Mittwoch, 27.09.2017

Die bei der Beklagten als Montagekraft beschäftigte Klägerin macht mit der Klage einen Anspruch auf eine Vergütung aller im Januar 2015 abgerechneten Arbeits-, Urlaubs- und Feiertagsstunden mit 8,50 Euro brutto geltend und begründet dies damit, dass auch der Nachtarbeitszuschlag auf Grundlage des gesetzlichen Mindestlohns zu berechnen sei. Der auf das Arbeitsverhältnis anwendbare Manteltarifvertrag sieht einen u.a. einen Nachtarbeitszuschlag und ein Urlaubsentgelt vor. Die Beklagte zahlte für den Monat Januar 2015 die vertragliche Stundenvergütung in Höhe von EUR 7,00 Euro bzw. EUR 7,15 und zusätzlich eine „Zulage nach MiLoG“. Die Vergütung für einen Feiertag, einen Urlaubstag sowie den Nachtarbeitszuschlag berechnete die Beklagte für fünf Stunden nicht auf Grundlage des gesetzlichen Mindestlohns, sondern nach der niedrigeren vertraglichen Stundenvergütung. Das gezahlte „Urlaubsgeld“ rechnete die Beklagte auf Mindestlohnansprüche der Klägerin an.

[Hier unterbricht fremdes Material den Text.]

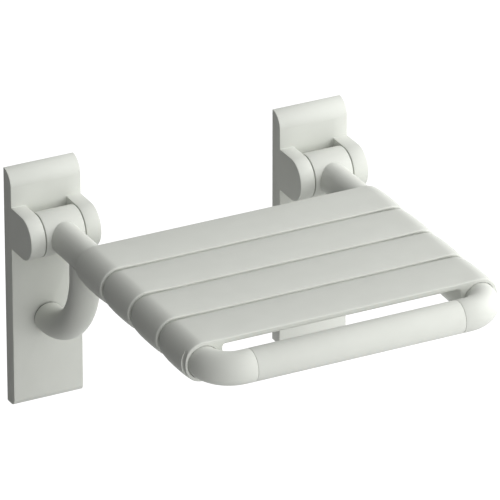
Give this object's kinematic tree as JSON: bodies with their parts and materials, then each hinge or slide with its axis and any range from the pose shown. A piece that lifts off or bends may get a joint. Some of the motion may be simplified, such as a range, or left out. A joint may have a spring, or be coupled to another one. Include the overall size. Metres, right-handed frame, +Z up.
{
  "type": "folding shower seat",
  "caption": "Wall-mounted shower seat: slats on a U-shaped tube frame, hinged on wall brackets, held level by curved stays and folding up flat against the wall.",
  "frame": {"origin": "on the wall plane, midway between the two brackets, level with the hinge axis", "axes": "+X along the wall to the right seen from the front, +Y into the wall, +Z up; the seat reaches towards -Y"},
  "size_m": [0.375, 0.4048, 0.2579],
  "materials": {
    "moulded_grey": "light grey moulded plastic, satin",
    "zinc_steel": "zinc-plated steel",
    "bright_steel": "bright stainless steel",
    "spring_steel": "dark spring steel",
    "bearing_plastic": "natural bearing plastic",
    "grey_rubber": "dark grey rubber"
  },
  "bodies": {
    "wall_brackets": {"left_wall_cover": "moulded_grey", "left_mounting_plate": "zinc_steel", "left_hinge_pin": "bright_steel", "left_inner_disc_spring": "spring_steel", "left_inner_pin_clip": "spring_steel", "left_outer_disc_spring": "spring_steel", "left_outer_pin_clip": "spring_steel", "left_cover_screw": "zinc_steel", "right_wall_cover": "moulded_grey", "right_mounting_plate": "zinc_steel", "right_hinge_pin": "bright_steel", "right_inner_disc_spring": "spring_steel", "right_inner_pin_clip": "spring_steel", "right_outer_disc_spring": "spring_steel", "right_outer_pin_clip": "spring_steel", "right_cover_screw": "zinc_steel"},
    "seat": {"left_hub": "moulded_grey", "left_hub_barrel": "zinc_steel", "left_inner_bush": "bearing_plastic", "left_outer_bush": "bearing_plastic", "left_side_sleeve": "moulded_grey", "left_side_tube": "zinc_steel", "left_elbow": "moulded_grey", "left_elbow_spigot": "zinc_steel", "left_stay": "moulded_grey", "left_stay_tube": "zinc_steel", "left_stay_buffer": "grey_rubber", "left_slat_screw_1": "bright_steel", "left_slat_screw_2": "bright_steel", "left_slat_screw_3": "bright_steel", "left_slat_screw_4": "bright_steel", "right_hub": "moulded_grey", "right_hub_barrel": "zinc_steel", "right_inner_bush": "bearing_plastic", "right_outer_bush": "bearing_plastic", "right_side_sleeve": "moulded_grey", "right_side_tube": "zinc_steel", "right_elbow": "moulded_grey", "right_elbow_spigot": "zinc_steel", "right_stay": "moulded_grey", "right_stay_tube": "zinc_steel", "right_stay_buffer": "grey_rubber", "right_slat_screw_1": "bright_steel", "right_slat_screw_2": "bright_steel", "right_slat_screw_3": "bright_steel", "right_slat_screw_4": "bright_steel", "front_bar_sleeve": "moulded_grey", "front_bar_tube": "zinc_steel", "seat_slat_1": "moulded_grey", "seat_slat_2": "moulded_grey", "seat_slat_3": "moulded_grey", "seat_slat_4": "moulded_grey"}
  },
  "joints": [
    {"name": "seat_fold", "type": "hinge", "parent": "wall_brackets", "child": "seat", "pos_m": [0, -0.0406, 0], "axis": [-1, 0, 0], "range_deg": [0, 93]}
  ]
}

Die Klage hatte sowohl vor dem Arbeitsgericht als auch vor dem Landesarbeitsgericht Erfolg. Die Beklagte legte gegen diese Entscheidung Revision vor dem Bundesarbeitsgericht ein. Das Bundesarbeitsgericht gab der Beklagten jedoch nicht Recht. Die Entscheidung wurde damit begründet, dass sich die Höhe der Entgeltfortzahlung an Feiertagen grundsätzlich nach dem Mindestlohngesetz bestimmt und auch ein tarifvertraglich geregelter Nachtarbeitszuschlag, der auf den tatsächlichen Stundenverdienst zu zahlen ist, aus dem gesetzlichen Mindestlohn zu berechnen ist. Das Mindestlohngesetz gewährt zwar nur Ansprüche für tatsächlich geleistete Arbeitsstunden. Nach § 2 Abs. 1 Entgeltfortzahlungsgesetz hat der Arbeitgeber aber für Arbeitszeit, die aufgrund eines gesetzlichen Feiertags ausfällt, dem Arbeitnehmer das Arbeitsentgelt zu zahlen, das er ohne den Arbeitsausfall erhalten hätte (Entgeltausfallprinzip). Dies gilt auch dann, wenn sich die Höhe des Arbeitsentgelts nach dem Mindestlohngesetz bestimmt, denn dieses Gesetz enthält keine hiervon abweichenden Regelungen. Der Arbeitgeber kann sich dabei nicht auf eine vertraglich vereinbarte niedrigere Vergütung berufen. Der tarifliche Nachtarbeitszuschlag und das tarifliche Urlaubsentgelt müssen nach den Bestimmungen des Manteltarifvertrages ebenfalls zumindest auf Grundlage des gesetzlichen Mindestlohns von seinerzeit EUR 8,50 berechnet werden, denn dieser ist Teil des „tatsächlichen Stundenverdienstes“ im Sinne des Manteltarifvertrages. Eine Anrechnung des gezahlten „Urlaubsgeldes“ auf Ansprüche nach dem Mindestlohngesetz kann nicht erfolgen, da der Manteltarifvertrag darauf einen eigenständigen Anspruch vorgibt und es sich nicht um Entgelt für geleistete Arbeit handelt.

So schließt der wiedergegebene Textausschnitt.